When he was finally to be initiated, he was conducted to the nearest baths, and after having bathed, the Priest first solicited forgiveness of the Gods, and then sprinkled him all over with the clearest and purest water, and conducted him back to the Temple, "where," says Apuleius, "after giving me some instruction, that mortal tongue is not permitted to reveal, he bade me for the succeeding ten days restrain my appetite, eat no animal food, and drink no wine."

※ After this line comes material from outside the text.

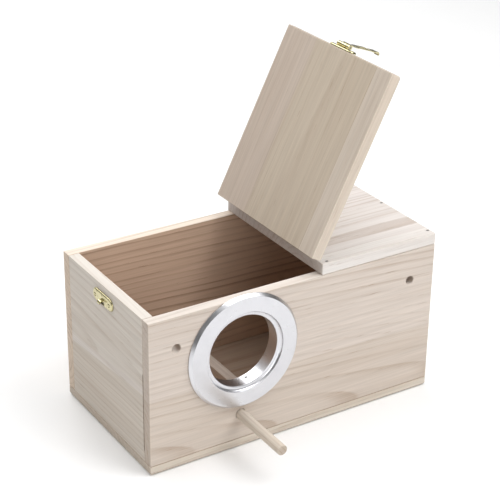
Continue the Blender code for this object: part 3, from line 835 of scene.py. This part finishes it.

These ten days elapsed, the Priest led him into the inmost recesses of the Sanctuary. "And here, studious reader," he continues, "peradventure thou wilt be sufficiently anxious to know all that was said and done, which, were it lawful to divulge, I would tell thee; and, wert thou permitted to hear, thou shouldst know. Nevertheless, although the disclosure would affix the penalty of rash curiosity to my tongue as well as thy ears, yet will I, for fear thou shouldst be too long tormented with religious longing, and suffer the pain of protracted suspense, tell the truth notwithstanding. Listen then to what I shall relate. I approached the abode of death; with my foot I pressed the threshold of Proserpine's Palace. I was transported through the elements, and conducted back again. At midnight I saw the bright light of the sun shining. I stood in the presence of the Gods, the Gods of Heaven and of the Shades below; ay, stood near and worshipped. And now have I told thee such things that, hearing, thou necessarily canst not understand; and being beyond the comprehension of the Profane, I can enunciate without committing a crime."